Provided material:
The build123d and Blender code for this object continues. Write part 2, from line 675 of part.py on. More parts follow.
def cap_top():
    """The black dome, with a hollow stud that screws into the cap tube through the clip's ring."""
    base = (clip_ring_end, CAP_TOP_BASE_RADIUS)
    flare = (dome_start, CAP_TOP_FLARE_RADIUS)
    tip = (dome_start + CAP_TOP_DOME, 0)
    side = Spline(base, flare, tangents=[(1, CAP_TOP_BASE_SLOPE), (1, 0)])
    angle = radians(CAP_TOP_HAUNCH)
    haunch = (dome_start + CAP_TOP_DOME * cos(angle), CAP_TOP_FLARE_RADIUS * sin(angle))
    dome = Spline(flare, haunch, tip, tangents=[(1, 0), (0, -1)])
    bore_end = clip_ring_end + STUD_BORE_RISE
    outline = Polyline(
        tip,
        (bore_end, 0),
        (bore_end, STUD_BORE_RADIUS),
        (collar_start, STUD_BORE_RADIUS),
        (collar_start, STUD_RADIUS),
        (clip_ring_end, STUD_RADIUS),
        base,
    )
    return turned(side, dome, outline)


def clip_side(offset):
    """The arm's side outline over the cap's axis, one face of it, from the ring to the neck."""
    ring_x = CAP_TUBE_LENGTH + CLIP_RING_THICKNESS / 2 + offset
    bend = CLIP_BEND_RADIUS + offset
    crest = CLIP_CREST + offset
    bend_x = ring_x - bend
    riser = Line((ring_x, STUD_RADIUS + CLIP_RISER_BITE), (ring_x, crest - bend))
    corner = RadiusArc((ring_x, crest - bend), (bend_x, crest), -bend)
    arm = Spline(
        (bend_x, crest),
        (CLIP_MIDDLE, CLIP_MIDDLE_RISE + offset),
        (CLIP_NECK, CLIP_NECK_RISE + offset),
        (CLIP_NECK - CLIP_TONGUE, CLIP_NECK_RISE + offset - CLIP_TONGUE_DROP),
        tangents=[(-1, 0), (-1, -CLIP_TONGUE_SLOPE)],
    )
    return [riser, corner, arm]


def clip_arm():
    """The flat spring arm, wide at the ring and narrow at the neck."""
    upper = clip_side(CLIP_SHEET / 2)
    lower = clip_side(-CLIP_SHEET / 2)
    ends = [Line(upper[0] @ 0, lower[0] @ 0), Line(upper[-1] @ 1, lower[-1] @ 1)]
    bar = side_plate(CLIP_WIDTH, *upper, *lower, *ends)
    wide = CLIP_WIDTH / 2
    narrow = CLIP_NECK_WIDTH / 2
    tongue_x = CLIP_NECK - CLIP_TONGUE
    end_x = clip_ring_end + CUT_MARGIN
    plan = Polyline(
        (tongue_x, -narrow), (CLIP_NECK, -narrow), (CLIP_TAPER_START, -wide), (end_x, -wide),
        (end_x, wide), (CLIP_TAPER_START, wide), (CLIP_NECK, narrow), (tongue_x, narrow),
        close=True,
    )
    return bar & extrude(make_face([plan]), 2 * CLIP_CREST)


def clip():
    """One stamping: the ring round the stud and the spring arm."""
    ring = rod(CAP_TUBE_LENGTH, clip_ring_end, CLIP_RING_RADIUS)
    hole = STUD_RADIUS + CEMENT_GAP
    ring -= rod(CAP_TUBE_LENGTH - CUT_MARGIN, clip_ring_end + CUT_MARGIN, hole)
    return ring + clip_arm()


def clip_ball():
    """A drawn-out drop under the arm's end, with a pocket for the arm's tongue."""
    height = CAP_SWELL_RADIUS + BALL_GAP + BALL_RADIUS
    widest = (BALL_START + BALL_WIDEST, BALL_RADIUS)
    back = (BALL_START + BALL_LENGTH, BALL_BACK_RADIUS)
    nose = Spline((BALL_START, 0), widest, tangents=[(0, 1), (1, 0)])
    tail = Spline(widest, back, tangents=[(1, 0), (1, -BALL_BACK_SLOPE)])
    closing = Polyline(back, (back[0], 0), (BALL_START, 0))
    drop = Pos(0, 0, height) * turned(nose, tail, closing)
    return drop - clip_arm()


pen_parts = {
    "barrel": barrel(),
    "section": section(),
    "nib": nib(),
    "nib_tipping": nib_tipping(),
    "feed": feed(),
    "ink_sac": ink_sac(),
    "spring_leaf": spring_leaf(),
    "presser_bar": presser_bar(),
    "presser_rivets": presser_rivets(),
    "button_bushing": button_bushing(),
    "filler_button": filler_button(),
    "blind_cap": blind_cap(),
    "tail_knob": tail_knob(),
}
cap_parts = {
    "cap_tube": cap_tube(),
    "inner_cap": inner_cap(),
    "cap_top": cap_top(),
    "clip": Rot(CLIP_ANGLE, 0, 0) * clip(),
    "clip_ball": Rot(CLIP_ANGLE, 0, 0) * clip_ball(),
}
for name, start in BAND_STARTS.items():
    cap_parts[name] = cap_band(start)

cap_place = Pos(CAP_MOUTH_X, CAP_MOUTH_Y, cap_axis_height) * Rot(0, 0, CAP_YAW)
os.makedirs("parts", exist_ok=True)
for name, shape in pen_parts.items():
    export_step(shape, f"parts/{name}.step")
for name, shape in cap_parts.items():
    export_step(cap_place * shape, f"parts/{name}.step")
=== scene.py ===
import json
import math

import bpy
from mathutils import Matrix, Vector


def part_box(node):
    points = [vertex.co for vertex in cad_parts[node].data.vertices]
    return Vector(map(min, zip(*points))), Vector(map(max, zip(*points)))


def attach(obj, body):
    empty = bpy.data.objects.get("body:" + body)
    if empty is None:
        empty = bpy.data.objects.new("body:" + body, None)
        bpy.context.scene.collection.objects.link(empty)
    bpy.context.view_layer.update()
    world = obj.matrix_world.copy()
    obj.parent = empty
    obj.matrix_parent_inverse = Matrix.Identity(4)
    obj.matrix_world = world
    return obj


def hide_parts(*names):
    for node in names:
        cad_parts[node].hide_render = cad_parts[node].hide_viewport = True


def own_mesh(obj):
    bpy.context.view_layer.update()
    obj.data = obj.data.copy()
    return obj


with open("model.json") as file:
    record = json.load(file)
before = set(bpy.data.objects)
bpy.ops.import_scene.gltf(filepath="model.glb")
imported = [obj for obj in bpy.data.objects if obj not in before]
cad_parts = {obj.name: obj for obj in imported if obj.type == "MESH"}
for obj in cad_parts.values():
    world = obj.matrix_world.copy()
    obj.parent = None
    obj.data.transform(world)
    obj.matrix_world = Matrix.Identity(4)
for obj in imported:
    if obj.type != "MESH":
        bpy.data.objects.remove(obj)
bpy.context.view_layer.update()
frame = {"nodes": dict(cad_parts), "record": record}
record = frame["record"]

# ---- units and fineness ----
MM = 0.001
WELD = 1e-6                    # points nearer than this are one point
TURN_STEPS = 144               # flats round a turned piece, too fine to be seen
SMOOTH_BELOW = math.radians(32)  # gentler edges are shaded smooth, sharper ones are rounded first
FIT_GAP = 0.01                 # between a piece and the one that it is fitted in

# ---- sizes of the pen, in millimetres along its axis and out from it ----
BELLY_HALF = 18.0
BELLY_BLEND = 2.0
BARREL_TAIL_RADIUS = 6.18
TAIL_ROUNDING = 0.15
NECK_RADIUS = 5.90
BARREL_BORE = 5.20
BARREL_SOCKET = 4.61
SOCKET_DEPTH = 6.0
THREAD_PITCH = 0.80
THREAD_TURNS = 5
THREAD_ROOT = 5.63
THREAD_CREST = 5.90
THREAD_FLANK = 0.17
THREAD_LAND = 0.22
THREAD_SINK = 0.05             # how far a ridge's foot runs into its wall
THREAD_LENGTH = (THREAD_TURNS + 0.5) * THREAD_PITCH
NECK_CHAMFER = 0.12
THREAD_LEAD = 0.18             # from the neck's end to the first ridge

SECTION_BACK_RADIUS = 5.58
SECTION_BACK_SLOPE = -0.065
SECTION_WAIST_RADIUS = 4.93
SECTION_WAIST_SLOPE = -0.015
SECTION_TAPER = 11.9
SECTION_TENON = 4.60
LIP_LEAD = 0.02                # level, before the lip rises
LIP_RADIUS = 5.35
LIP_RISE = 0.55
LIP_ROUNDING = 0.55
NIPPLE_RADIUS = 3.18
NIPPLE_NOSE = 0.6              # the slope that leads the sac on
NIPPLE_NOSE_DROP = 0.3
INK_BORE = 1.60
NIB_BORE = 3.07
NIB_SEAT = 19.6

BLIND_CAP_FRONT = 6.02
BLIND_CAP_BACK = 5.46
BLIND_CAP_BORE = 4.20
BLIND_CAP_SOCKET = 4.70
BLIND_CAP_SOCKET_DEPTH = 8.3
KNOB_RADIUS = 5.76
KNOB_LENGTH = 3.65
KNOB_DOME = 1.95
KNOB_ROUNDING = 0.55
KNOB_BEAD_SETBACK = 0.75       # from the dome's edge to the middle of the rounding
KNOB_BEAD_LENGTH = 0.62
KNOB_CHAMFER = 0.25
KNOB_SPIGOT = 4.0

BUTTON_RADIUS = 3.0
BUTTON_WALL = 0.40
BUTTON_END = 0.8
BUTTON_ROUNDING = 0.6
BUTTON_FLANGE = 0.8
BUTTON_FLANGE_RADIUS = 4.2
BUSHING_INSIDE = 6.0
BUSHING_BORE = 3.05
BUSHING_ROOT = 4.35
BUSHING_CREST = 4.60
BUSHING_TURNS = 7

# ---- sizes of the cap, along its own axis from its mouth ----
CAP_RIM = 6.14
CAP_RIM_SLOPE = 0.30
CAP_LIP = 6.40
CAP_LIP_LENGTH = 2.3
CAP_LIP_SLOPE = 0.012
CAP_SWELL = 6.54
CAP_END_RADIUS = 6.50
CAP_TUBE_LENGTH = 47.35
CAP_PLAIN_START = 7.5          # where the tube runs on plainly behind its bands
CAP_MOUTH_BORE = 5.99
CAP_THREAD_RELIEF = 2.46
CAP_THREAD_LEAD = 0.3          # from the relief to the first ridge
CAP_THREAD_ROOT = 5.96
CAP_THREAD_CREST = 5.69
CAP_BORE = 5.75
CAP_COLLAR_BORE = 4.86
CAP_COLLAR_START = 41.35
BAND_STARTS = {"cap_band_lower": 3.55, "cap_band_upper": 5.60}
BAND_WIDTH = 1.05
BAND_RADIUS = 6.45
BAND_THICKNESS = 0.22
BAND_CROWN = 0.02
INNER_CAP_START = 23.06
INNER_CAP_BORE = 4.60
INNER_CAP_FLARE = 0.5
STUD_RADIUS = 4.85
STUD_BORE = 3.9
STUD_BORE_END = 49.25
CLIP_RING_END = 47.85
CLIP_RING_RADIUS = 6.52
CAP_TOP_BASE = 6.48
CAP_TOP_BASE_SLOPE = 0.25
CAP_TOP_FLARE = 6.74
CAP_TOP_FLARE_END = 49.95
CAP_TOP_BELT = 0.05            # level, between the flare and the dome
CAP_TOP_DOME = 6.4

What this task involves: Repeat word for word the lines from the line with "zip(*points))), Vector(map(max, zip(*points)))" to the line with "before = set(bpy.data.objects)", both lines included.

Written reply:
    return Vector(map(min, zip(*points))), Vector(map(max, zip(*points)))


def attach(obj, body):
    empty = bpy.data.objects.get("body:" + body)
    if empty is None:
        empty = bpy.data.objects.new("body:" + body, None)
        bpy.context.scene.collection.objects.link(empty)
    bpy.context.view_layer.update()
    world = obj.matrix_world.copy()
    obj.parent = empty
    obj.matrix_parent_inverse = Matrix.Identity(4)
    obj.matrix_world = world
    return obj


def hide_parts(*names):
    for node in names:
        cad_parts[node].hide_render = cad_parts[node].hide_viewport = True


def own_mesh(obj):
    bpy.context.view_layer.update()
    obj.data = obj.data.copy()
    return obj


with open("model.json") as file:
    record = json.load(file)
before = set(bpy.data.objects)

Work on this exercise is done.